# Refining gold, silver and palladium together



## WillGreen (Dec 24, 2012)

Hello All, 

I think I know that you will say: read this and that, which is why I am posting this message. 

In a couple of weeks from now, I will have lemel (filings) of gold, silver and palladium 950 all together. 
It's together because I make mokume gane, so I fuse these metals together first and then I work the billet into rings. 
Could someone please point me to a source that I can use to understand how I can get all three metals back or can someone give me some explanation?
I know how to refine silver and gold, but now I do not even know how to begin. 

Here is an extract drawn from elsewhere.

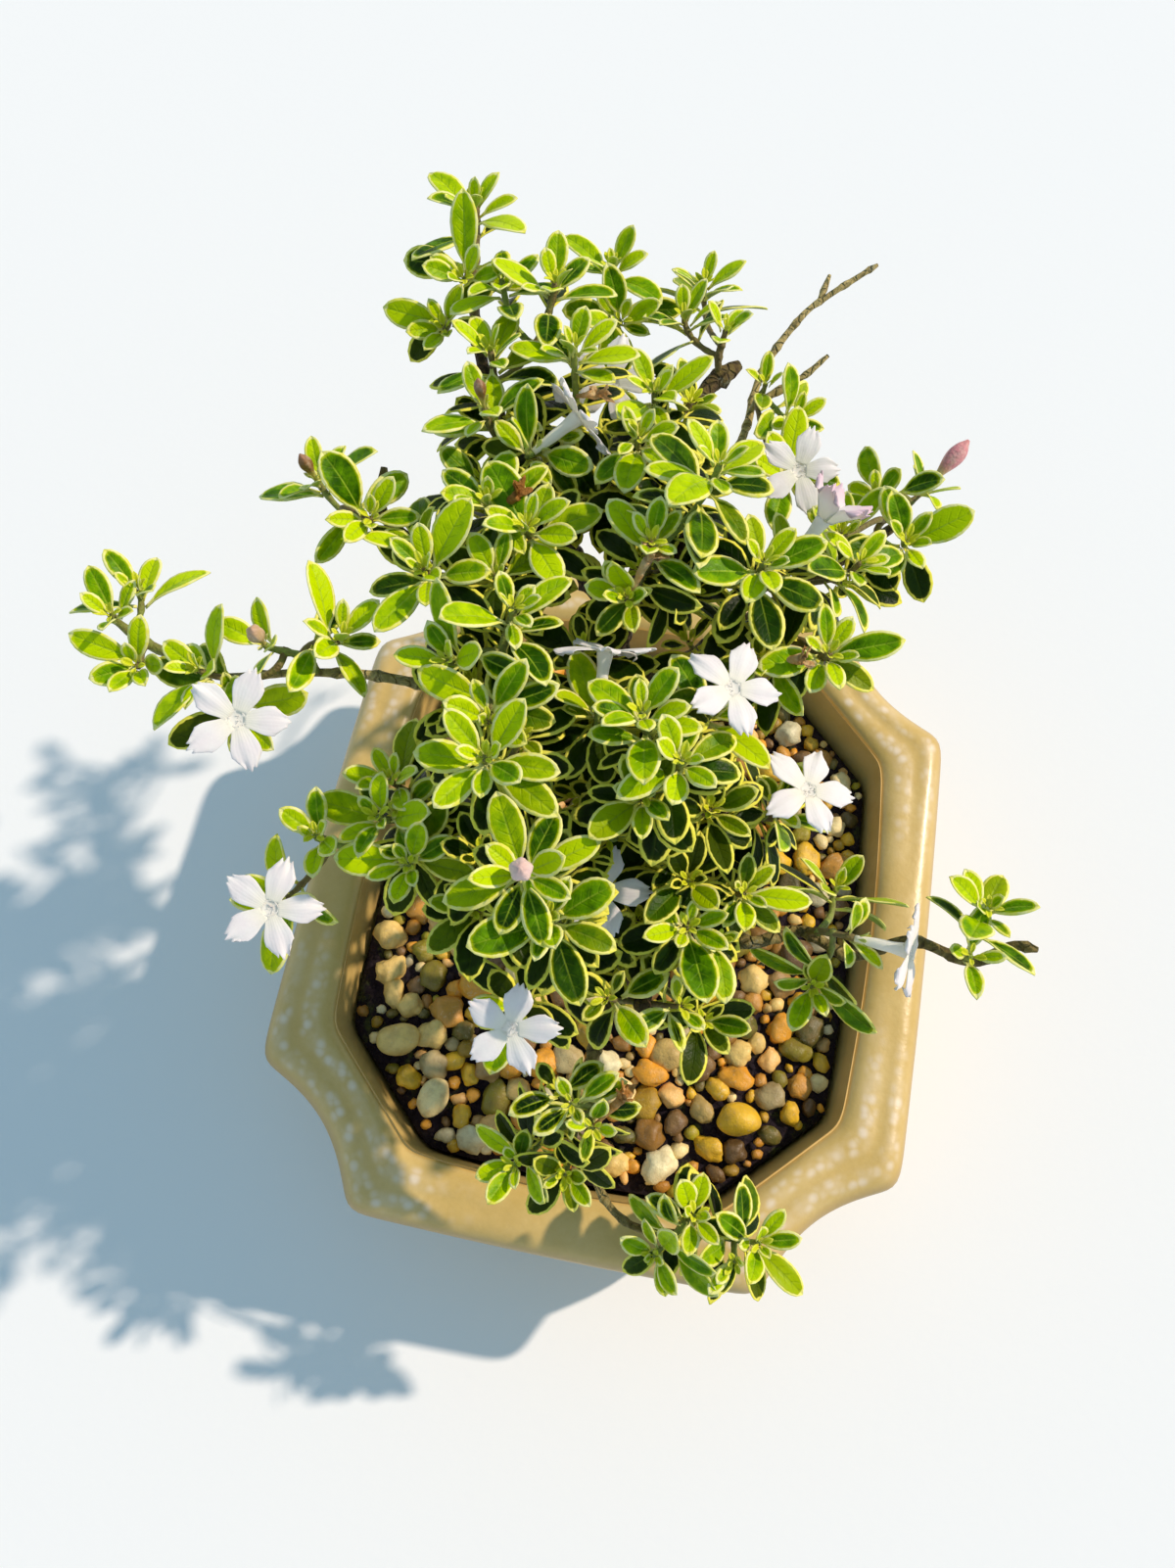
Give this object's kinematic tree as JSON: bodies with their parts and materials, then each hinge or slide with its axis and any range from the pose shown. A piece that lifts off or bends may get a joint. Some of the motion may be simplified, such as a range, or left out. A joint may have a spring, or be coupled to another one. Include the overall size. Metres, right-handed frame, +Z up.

If this is too complicated - by all means, I am not a refiner - I am considering asking someone to do it for me, but I live in Ireland and this complicates things. 
Sending precious metals over is not very smart and once I start myself there is no way back - I can't send anyone a bottle of AR, the return address would be jail. 

With best regards, 

Will


----------



## nickvc (Dec 24, 2012)

Will, Hoke has chapters on how to deal with this material and I know you stated about not reading books but as this material is your bread and butter and were it me I would want to understand how to recover and refine it and if you think this is difficult wait till you try to refine your sweeps.
The one good thing is that lemel or jewellers bench sweeps are easy to dissolve because it's in small particles but with the mix it's not easy to separate into fine metals.
In my opinion you have two choices you either use nitric and dissolve the silver, palladium and some of the platinum or all if there's enough silver and leave the gold and possibly some platinum for further refining or you use dilute cold aqua regia and dissolve the gold palladium and some platinum if you work with it. 
If this was my material I think I would go with the nitric to avoid the silver chloride as the solution can be cemented with copper to recover all the values from the nitric after filtering or the solution can have table salt or hydrochloric added to form silver chloride which you can then filter off leaving AR with the palladium in which again can be cemented with copper to recover the values and the silver chloride can be converted by your method of choice. Refining the palladium to reuse is far from easy and it might well be a case of saving it until you have enough to make the effort worthwhile for either you or your supplier but you will be able to recover and refine your gold and silver with relative ease but I still think that a little study with Hoke will pay dividends whichever process you opt for.


----------



## WillGreen (Dec 24, 2012)

Hi Nick, 

Thank you for your input, but I do not understand where you get the idea from that I do not like reading books. 
I read Hokes and I am rereading some relevant chapters at the moment. 
Also, there is no platinum in my billet - the lemel will be gold, silver and palladium. In total, the palladium will come to 34,4 grams because that is all I have, so, as a wild estimate, I think that there will be appr. 14-15 grams of palladium which will end up as lemel - 50 % is usual when you make mokume gane; of course the palladium is not pure, it is 950 (the rest is copper). 
Normally, with gold and silver, it is possible to refine it myself, make a new ingot and go on making something new, but this is way more difficult with palladium - it's difficult to refine, difficult to melt, it's probably impossible to pour and make an ingot of it, so I do not know what to do right now, but I want to know before I start.

Merry Christmas, 

Will


----------



## lazersteve (Dec 24, 2012)

Will,

Adjust the alloy of your material to 6K gold (25% gold, 75% Pd/Ag) and cornflake the resulting alloy.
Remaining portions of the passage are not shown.